::: DATASET EXCERPT

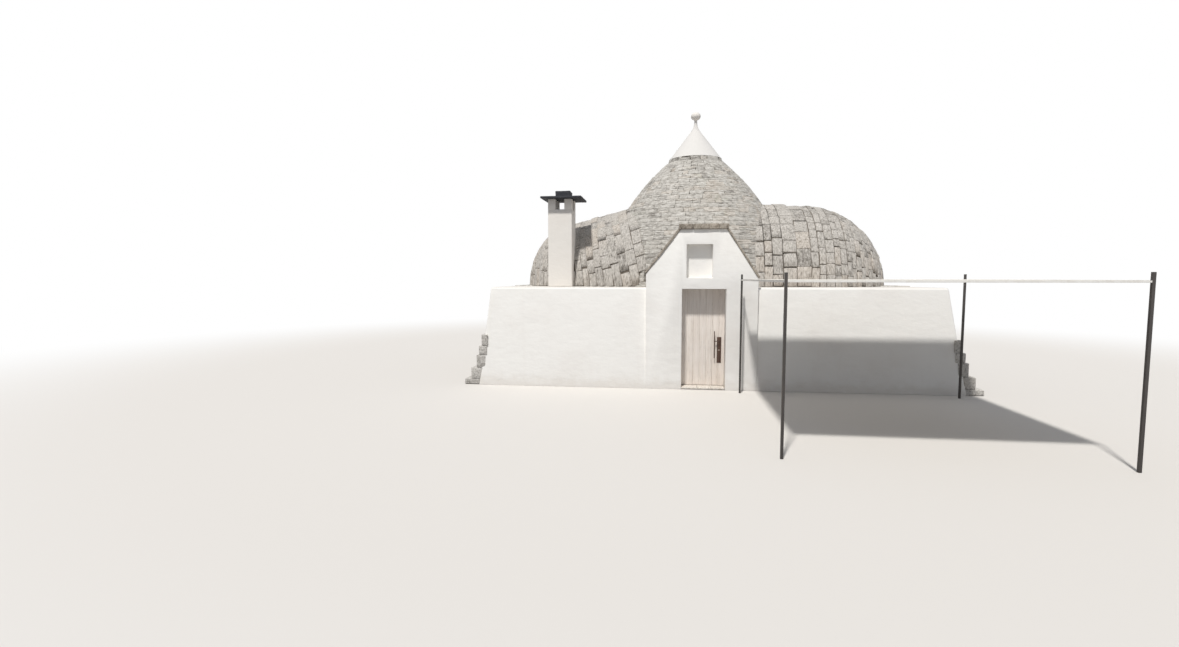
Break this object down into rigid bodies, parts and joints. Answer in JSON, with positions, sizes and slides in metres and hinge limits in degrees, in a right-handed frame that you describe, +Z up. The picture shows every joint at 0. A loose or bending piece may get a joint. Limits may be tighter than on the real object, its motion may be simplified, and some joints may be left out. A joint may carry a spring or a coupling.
{
  "type": "trullo house",
  "caption": "Dry-stone house: coned roof between two stone vaults on thick battered white walls, with a gabled doorway, a hinged plank door, a chimney and a shade frame in front.",
  "frame": {"origin": "on the ground under the tip of the cone, on the underside of the floor", "axes": "+X to the right along the facade, +Y from the facade into the house, +Z up"},
  "size_m": [10.6523, 10.9, 6.4949],
  "materials": {
    "plaster": "limewashed plaster on rubble stone",
    "stone": "rough limestone",
    "slate": "dark slate",
    "limewood": "limed boards",
    "iron": "dark bronze paint",
    "steel": "dark paint",
    "white_steel": "white paint",
    "cloth": "woven"
  },
  "bodies": {
    "house": {"floor": "stone", "threshold": "stone", "front_wall_left": "plaster", "front_wall_right": "plaster", "side_wall_left": "stone", "side_wall_right": "stone", "rear_wall_left": "stone", "rear_wall_right": "stone", "plinth_left": "stone", "plinth_right": "stone", "door_jamb_left": "plaster", "door_jamb_right": "plaster", "gable_head": "plaster", "gable_coping": "stone", "gable_roof": "stone", "vault_left": "stone", "vault_right": "stone", "cone_shell": "stone", "cone_courses": "stone", "cone_cap": "plaster", "cap_ball": "plaster", "chimney_shaft": "plaster", "chimney_merlons": "plaster", "chimney_slab": "slate", "chimney_weight": "slate", "frame_post_left": "limewood", "frame_post_right": "limewood", "frame_head": "limewood", "hinge_pintles": "iron", "post_front_left": "steel", "post_front_right": "steel", "post_rear_left": "steel", "post_rear_right": "steel", "rail_left": "white_steel", "rail_right": "white_steel", "rail_front": "white_steel", "rail_rear": "white_steel", "shade_cloth": "cloth"},
    "door": {"door_leaf": "limewood", "door_ledges": "limewood", "hinge_straps": "iron", "lock_plate": "iron", "door_pull": "iron"}
  },
  "joints": [
    {"name": "door_swing", "type": "hinge", "parent": "house", "child": "door", "pos_m": [-0.391, -2.716, 0], "axis": [0, 0, 1], "range_deg": [0, 90]}
  ]
}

::::::

Output all of the data again. Match it exactly.

## FULL RESPONSE:
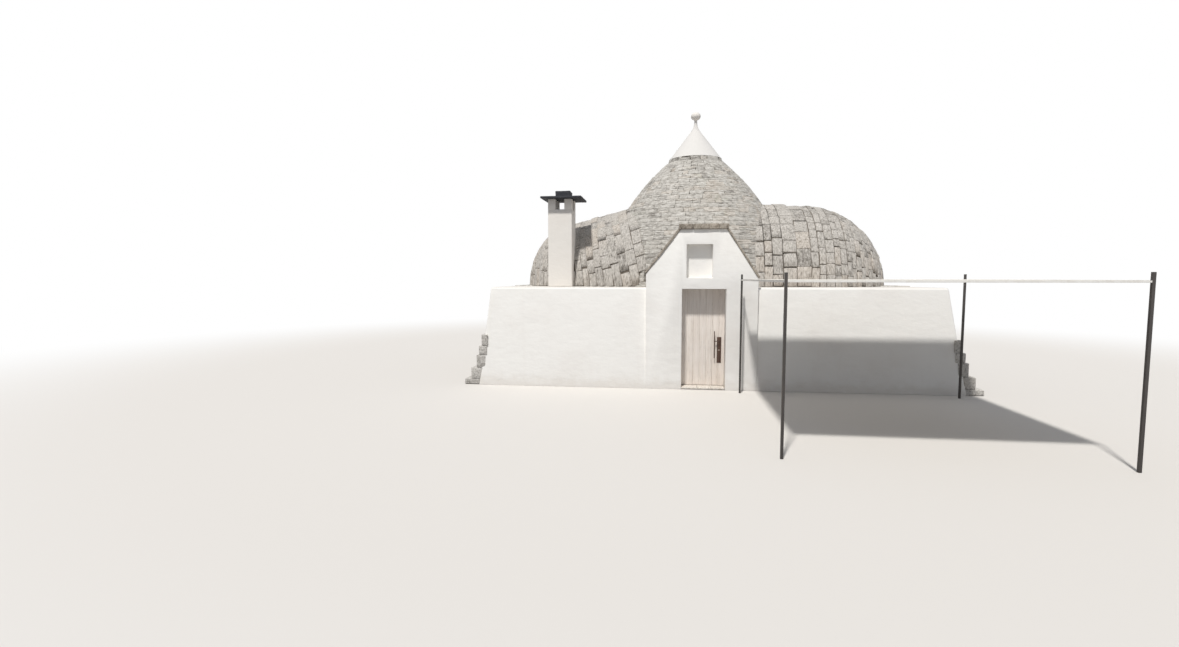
Break this object down into rigid bodies, parts and joints. Answer in JSON, with positions, sizes and slides in metres and hinge limits in degrees, in a right-handed frame that you describe, +Z up. The picture shows every joint at 0. A loose or bending piece may get a joint. Limits may be tighter than on the real object, its motion may be simplified, and some joints may be left out. A joint may carry a spring or a coupling.
{
  "type": "trullo house",
  "caption": "Dry-stone house: coned roof between two stone vaults on thick battered white walls, with a gabled doorway, a hinged plank door, a chimney and a shade frame in front.",
  "frame": {"origin": "on the ground under the tip of the cone, on the underside of the floor", "axes": "+X to the right along the facade, +Y from the facade into the house, +Z up"},
  "size_m": [10.6523, 10.9, 6.4949],
  "materials": {
    "plaster": "limewashed plaster on rubble stone",
    "stone": "rough limestone",
    "slate": "dark slate",
    "limewood": "limed boards",
    "iron": "dark bronze paint",
    "steel": "dark paint",
    "white_steel": "white paint",
    "cloth": "woven"
  },
  "bodies": {
    "house": {"floor": "stone", "threshold": "stone", "front_wall_left": "plaster", "front_wall_right": "plaster", "side_wall_left": "stone", "side_wall_right": "stone", "rear_wall_left": "stone", "rear_wall_right": "stone", "plinth_left": "stone", "plinth_right": "stone", "door_jamb_left": "plaster", "door_jamb_right": "plaster", "gable_head": "plaster", "gable_coping": "stone", "gable_roof": "stone", "vault_left": "stone", "vault_right": "stone", "cone_shell": "stone", "cone_courses": "stone", "cone_cap": "plaster", "cap_ball": "plaster", "chimney_shaft": "plaster", "chimney_merlons": "plaster", "chimney_slab": "slate", "chimney_weight": "slate", "frame_post_left": "limewood", "frame_post_right": "limewood", "frame_head": "limewood", "hinge_pintles": "iron", "post_front_left": "steel", "post_front_right": "steel", "post_rear_left": "steel", "post_rear_right": "steel", "rail_left": "white_steel", "rail_right": "white_steel", "rail_front": "white_steel", "rail_rear": "white_steel", "shade_cloth": "cloth"},
    "door": {"door_leaf": "limewood", "door_ledges": "limewood", "hinge_straps": "iron", "lock_plate": "iron", "door_pull": "iron"}
  },
  "joints": [
    {"name": "door_swing", "type": "hinge", "parent": "house", "child": "door", "pos_m": [-0.391, -2.716, 0], "axis": [0, 0, 1], "range_deg": [0, 90]}
  ]
}